EXERCISE DETAILS: Locate the line bearing "if obj.type not" in the material below, then reproduce it and each following line up to and including the line bearing "before = set(bpy.data.objects)".

**** DATA PROVIDED

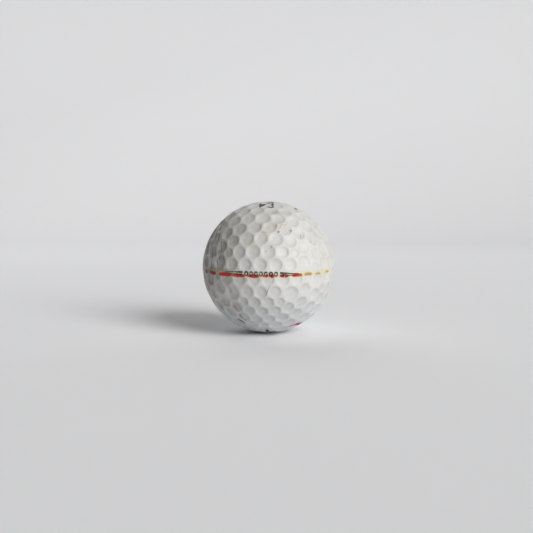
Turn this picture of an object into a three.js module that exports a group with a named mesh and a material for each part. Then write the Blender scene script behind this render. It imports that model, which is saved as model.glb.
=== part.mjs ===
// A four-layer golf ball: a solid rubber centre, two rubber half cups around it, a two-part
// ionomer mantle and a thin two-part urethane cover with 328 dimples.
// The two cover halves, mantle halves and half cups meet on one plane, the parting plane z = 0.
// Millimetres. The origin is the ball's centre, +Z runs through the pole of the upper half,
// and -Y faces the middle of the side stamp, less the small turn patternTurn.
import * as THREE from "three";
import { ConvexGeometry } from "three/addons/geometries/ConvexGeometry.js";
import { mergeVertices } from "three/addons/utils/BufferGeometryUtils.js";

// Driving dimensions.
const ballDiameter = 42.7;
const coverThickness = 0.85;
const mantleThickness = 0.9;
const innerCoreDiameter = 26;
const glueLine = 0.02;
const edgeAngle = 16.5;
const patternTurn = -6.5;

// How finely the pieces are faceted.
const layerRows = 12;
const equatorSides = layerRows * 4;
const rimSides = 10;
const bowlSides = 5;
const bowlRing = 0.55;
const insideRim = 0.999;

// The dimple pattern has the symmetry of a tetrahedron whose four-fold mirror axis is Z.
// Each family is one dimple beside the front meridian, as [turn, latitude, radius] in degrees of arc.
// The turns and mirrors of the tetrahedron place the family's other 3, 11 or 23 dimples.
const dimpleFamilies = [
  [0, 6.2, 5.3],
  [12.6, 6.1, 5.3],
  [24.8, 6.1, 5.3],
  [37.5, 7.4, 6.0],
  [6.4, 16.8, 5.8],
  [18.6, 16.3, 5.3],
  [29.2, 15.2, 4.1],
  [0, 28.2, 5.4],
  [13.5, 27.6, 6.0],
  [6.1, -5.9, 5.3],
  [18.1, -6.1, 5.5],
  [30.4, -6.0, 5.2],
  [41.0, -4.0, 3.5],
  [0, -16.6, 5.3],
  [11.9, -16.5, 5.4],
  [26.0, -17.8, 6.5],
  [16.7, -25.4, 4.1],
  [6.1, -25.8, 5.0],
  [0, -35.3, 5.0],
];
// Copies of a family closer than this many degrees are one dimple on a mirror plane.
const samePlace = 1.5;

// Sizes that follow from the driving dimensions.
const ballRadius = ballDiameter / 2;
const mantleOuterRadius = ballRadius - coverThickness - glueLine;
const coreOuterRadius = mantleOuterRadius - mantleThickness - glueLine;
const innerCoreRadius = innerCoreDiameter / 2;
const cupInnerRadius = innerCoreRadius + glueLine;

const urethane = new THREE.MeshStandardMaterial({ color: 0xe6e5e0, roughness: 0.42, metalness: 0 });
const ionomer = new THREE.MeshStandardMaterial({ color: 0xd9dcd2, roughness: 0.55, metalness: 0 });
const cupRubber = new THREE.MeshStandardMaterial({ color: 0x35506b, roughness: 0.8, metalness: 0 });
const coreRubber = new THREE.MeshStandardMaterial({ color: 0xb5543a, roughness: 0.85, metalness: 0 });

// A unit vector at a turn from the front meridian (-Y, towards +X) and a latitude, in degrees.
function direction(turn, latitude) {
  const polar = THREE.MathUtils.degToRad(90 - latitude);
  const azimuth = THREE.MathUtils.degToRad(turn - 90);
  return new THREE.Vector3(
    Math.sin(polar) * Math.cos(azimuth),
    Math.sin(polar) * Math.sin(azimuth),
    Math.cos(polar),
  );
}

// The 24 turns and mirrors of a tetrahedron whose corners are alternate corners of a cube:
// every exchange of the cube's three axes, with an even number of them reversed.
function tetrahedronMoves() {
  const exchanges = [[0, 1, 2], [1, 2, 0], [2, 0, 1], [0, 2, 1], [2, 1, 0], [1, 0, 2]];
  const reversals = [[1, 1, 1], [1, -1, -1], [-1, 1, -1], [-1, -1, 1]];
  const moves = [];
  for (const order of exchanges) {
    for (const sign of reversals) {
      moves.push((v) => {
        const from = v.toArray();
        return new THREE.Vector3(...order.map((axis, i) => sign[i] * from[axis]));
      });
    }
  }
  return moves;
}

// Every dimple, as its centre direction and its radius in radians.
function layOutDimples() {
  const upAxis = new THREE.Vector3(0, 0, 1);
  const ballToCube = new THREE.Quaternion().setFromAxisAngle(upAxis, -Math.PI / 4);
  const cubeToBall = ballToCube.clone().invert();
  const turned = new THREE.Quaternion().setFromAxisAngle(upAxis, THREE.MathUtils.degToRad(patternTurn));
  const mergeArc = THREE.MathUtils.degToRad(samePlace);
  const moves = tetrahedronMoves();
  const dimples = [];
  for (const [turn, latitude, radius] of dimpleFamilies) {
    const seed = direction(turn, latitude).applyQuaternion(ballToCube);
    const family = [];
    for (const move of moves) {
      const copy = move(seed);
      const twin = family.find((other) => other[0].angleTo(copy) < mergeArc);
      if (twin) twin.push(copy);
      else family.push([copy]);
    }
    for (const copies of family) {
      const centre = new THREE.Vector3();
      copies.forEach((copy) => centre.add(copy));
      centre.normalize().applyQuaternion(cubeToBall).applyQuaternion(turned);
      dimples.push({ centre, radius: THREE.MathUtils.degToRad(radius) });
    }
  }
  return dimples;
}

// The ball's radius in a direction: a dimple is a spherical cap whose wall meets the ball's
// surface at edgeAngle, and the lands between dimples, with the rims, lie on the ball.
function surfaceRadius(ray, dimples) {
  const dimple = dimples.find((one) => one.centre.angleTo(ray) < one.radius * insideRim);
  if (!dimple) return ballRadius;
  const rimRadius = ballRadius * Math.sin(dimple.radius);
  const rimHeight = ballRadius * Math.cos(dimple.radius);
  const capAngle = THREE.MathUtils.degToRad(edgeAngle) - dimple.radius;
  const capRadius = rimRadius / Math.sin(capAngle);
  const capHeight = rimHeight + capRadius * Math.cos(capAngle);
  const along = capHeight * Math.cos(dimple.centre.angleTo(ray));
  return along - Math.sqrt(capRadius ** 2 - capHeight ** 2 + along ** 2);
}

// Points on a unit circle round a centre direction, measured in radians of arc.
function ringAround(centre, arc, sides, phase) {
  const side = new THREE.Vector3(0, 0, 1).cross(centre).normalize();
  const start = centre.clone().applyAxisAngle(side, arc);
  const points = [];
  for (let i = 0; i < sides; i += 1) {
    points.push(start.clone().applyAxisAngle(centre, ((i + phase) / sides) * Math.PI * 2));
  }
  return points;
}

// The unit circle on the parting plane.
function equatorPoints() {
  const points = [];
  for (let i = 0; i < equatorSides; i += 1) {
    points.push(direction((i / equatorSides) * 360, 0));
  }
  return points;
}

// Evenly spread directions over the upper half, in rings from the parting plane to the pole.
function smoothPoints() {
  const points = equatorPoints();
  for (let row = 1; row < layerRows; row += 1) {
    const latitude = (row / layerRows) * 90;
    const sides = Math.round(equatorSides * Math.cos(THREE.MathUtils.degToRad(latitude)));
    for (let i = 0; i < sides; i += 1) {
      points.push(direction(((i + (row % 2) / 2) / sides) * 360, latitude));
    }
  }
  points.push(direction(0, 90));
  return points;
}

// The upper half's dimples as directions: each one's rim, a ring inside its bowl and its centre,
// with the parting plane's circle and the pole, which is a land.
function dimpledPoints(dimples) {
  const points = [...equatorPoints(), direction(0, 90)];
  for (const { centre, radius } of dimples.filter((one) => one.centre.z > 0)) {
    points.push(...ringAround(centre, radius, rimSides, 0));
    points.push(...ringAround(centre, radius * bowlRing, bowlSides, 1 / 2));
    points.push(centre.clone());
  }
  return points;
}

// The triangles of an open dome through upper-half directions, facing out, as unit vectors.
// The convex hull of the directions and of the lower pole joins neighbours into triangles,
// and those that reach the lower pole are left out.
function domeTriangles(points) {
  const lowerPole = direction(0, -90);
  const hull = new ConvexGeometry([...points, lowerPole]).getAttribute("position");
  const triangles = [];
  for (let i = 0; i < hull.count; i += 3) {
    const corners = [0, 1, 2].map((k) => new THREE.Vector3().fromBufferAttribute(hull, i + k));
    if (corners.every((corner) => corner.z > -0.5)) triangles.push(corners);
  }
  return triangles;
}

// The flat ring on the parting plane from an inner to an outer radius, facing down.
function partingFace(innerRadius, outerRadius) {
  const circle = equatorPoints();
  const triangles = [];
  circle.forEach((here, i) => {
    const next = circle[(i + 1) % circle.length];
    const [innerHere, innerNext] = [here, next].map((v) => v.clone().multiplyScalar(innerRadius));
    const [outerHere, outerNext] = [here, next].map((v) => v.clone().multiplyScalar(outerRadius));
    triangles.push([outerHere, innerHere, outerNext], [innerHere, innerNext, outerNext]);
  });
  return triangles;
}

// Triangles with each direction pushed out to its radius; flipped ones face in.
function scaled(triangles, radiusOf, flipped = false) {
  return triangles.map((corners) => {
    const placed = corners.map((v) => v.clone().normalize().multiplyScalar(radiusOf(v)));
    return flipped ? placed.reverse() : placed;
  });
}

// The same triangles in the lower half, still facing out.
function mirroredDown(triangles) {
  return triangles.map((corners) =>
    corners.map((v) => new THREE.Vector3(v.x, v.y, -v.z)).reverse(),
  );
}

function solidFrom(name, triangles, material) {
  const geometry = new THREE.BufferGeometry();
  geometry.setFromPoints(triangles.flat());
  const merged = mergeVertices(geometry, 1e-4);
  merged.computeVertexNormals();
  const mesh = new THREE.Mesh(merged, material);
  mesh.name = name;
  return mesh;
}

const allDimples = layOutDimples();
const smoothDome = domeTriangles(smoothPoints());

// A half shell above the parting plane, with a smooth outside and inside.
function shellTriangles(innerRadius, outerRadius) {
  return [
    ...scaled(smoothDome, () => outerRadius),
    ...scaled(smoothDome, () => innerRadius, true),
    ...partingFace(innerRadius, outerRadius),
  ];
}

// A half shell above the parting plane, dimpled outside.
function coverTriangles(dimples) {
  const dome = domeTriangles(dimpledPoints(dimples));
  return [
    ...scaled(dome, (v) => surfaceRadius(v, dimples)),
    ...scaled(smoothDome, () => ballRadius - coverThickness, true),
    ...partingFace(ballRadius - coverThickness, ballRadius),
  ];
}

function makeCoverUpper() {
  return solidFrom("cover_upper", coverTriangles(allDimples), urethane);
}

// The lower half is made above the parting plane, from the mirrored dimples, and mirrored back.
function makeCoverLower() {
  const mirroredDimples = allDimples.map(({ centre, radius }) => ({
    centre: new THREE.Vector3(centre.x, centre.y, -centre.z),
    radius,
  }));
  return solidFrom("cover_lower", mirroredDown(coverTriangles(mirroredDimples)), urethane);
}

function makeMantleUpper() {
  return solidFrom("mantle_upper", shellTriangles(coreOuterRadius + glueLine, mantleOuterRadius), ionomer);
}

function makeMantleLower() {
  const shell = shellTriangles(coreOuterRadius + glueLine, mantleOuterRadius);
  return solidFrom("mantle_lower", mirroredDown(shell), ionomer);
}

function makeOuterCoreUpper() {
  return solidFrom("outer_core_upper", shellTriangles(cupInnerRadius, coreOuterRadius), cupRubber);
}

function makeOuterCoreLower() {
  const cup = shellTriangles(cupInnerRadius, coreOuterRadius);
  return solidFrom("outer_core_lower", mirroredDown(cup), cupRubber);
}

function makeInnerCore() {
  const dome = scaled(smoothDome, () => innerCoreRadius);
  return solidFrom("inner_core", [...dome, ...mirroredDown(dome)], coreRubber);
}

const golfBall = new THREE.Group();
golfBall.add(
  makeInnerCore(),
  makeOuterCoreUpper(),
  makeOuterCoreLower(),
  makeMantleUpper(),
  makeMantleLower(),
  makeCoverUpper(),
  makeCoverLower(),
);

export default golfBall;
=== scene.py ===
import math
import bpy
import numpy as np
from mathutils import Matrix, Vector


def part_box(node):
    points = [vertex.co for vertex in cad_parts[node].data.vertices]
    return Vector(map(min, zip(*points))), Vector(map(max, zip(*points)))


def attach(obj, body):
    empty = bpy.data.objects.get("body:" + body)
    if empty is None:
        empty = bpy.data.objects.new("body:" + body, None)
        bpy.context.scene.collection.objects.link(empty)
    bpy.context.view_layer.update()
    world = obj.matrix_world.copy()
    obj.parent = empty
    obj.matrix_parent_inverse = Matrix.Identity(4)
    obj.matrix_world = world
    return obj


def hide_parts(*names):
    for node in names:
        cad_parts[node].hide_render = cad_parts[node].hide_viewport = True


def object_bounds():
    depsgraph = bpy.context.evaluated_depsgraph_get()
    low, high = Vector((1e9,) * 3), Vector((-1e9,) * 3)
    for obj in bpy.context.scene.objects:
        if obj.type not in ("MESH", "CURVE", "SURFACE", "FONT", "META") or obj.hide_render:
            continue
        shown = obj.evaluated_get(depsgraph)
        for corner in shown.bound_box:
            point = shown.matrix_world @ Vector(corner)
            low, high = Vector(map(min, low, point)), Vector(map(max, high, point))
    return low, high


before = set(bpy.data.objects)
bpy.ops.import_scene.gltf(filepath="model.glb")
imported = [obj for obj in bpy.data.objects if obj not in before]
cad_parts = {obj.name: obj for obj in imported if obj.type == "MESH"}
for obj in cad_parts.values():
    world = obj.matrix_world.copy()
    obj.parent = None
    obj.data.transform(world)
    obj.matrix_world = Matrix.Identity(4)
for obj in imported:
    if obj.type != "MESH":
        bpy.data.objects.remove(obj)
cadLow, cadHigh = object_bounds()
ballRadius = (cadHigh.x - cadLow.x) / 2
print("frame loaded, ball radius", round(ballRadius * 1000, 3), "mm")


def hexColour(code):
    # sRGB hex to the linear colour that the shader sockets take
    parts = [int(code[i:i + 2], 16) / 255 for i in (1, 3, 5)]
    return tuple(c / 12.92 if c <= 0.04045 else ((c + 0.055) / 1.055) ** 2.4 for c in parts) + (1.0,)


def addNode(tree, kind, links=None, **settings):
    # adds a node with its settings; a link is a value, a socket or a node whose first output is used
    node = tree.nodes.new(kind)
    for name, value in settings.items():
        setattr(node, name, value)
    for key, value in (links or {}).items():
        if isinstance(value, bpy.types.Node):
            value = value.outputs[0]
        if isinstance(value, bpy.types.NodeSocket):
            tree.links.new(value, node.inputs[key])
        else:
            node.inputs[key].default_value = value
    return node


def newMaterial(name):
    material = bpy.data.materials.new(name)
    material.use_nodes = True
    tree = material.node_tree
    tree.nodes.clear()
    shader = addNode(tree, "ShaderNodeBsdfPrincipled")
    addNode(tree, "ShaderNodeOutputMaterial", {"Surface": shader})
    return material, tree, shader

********

OUTPUT FOR THIS TASK:
        if obj.type not in ("MESH", "CURVE", "SURFACE", "FONT", "META") or obj.hide_render:
            continue
        shown = obj.evaluated_get(depsgraph)
        for corner in shown.bound_box:
            point = shown.matrix_world @ Vector(corner)
            low, high = Vector(map(min, low, point)), Vector(map(max, high, point))
    return low, high


before = set(bpy.data.objects)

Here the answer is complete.